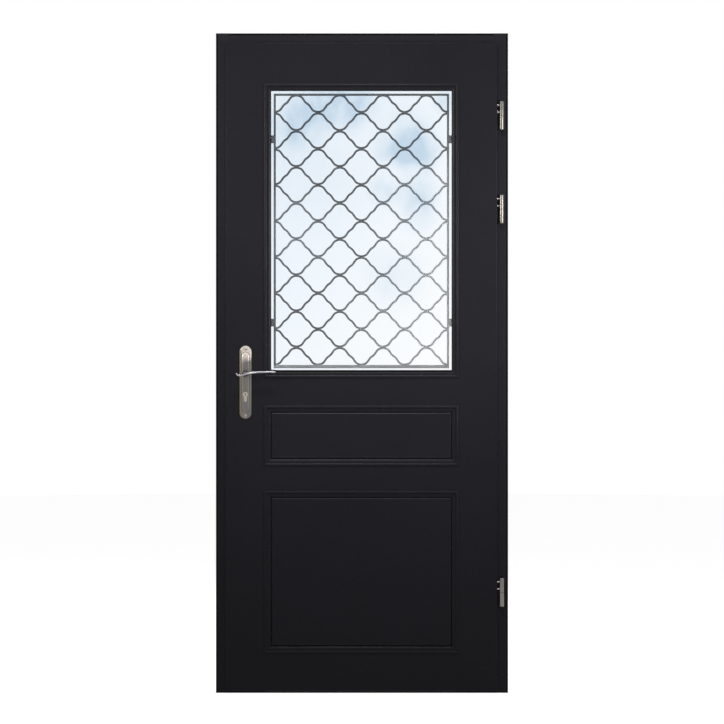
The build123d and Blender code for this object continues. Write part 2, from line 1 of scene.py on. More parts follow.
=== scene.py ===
# %% [markdown]
# # A glazed wooden front door
# The solids of the door, its frame and its fittings come ready made and stay where they are.
# This lesson gives every one of them a finish, and models what a maker would shape more finely
# by hand: the mouldings, the raised panels, the wave grille, the levers, the hinge barrels and
# the screws. Everything is in metres, +Z is up, and the inside of the house is on the -Y side.

# %% Load the solids
import math
import bpy
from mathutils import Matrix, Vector


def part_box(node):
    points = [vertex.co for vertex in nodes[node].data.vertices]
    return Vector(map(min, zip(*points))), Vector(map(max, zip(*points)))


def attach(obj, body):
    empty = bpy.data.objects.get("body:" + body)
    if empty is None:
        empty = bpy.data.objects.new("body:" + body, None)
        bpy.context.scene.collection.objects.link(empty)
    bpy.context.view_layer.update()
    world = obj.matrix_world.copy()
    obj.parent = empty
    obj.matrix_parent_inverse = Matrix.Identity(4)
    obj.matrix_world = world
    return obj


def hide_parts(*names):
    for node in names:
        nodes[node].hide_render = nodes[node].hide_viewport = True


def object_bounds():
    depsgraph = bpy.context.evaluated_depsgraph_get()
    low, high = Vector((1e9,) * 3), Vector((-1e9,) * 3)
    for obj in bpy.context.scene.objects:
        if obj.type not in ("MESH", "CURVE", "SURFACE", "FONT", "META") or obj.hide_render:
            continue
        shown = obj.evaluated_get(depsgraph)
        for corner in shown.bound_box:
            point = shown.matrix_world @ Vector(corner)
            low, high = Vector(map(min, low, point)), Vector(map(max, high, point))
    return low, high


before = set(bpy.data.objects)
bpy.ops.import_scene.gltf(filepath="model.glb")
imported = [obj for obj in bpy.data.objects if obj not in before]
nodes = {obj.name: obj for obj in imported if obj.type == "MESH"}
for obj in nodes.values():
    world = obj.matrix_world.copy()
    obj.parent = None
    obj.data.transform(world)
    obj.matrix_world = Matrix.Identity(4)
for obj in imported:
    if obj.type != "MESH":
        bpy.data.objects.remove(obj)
cad_low, cad_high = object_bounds()
print("solids:", len(nodes), "from", cad_low[:], "to", cad_high[:])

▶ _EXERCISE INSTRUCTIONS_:
Set down verbatim only the lines between the start of the data above and the line with "before = set(bpy.data.objects)", both boundaries included.

▶ _REPLY_:
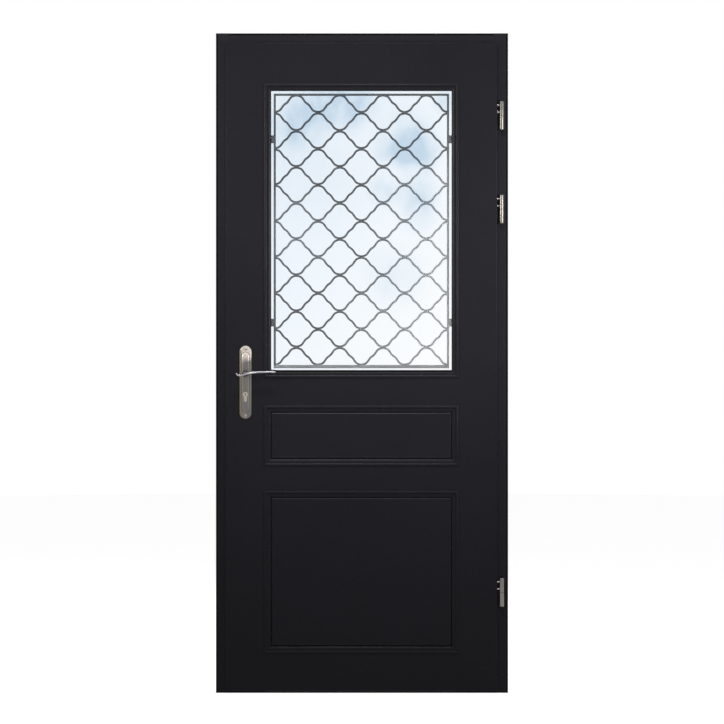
The build123d and Blender code for this object continues. Write part 2, from line 1 of scene.py on. More parts follow.
=== scene.py ===
# %% [markdown]
# # A glazed wooden front door
# The solids of the door, its frame and its fittings come ready made and stay where they are.
# This lesson gives every one of them a finish, and models what a maker would shape more finely
# by hand: the mouldings, the raised panels, the wave grille, the levers, the hinge barrels and
# the screws. Everything is in metres, +Z is up, and the inside of the house is on the -Y side.

# %% Load the solids
import math
import bpy
from mathutils import Matrix, Vector


def part_box(node):
    points = [vertex.co for vertex in nodes[node].data.vertices]
    return Vector(map(min, zip(*points))), Vector(map(max, zip(*points)))


def attach(obj, body):
    empty = bpy.data.objects.get("body:" + body)
    if empty is None:
        empty = bpy.data.objects.new("body:" + body, None)
        bpy.context.scene.collection.objects.link(empty)
    bpy.context.view_layer.update()
    world = obj.matrix_world.copy()
    obj.parent = empty
    obj.matrix_parent_inverse = Matrix.Identity(4)
    obj.matrix_world = world
    return obj


def hide_parts(*names):
    for node in names:
        nodes[node].hide_render = nodes[node].hide_viewport = True


def object_bounds():
    depsgraph = bpy.context.evaluated_depsgraph_get()
    low, high = Vector((1e9,) * 3), Vector((-1e9,) * 3)
    for obj in bpy.context.scene.objects:
        if obj.type not in ("MESH", "CURVE", "SURFACE", "FONT", "META") or obj.hide_render:
            continue
        shown = obj.evaluated_get(depsgraph)
        for corner in shown.bound_box:
            point = shown.matrix_world @ Vector(corner)
            low, high = Vector(map(min, low, point)), Vector(map(max, high, point))
    return low, high


before = set(bpy.data.objects)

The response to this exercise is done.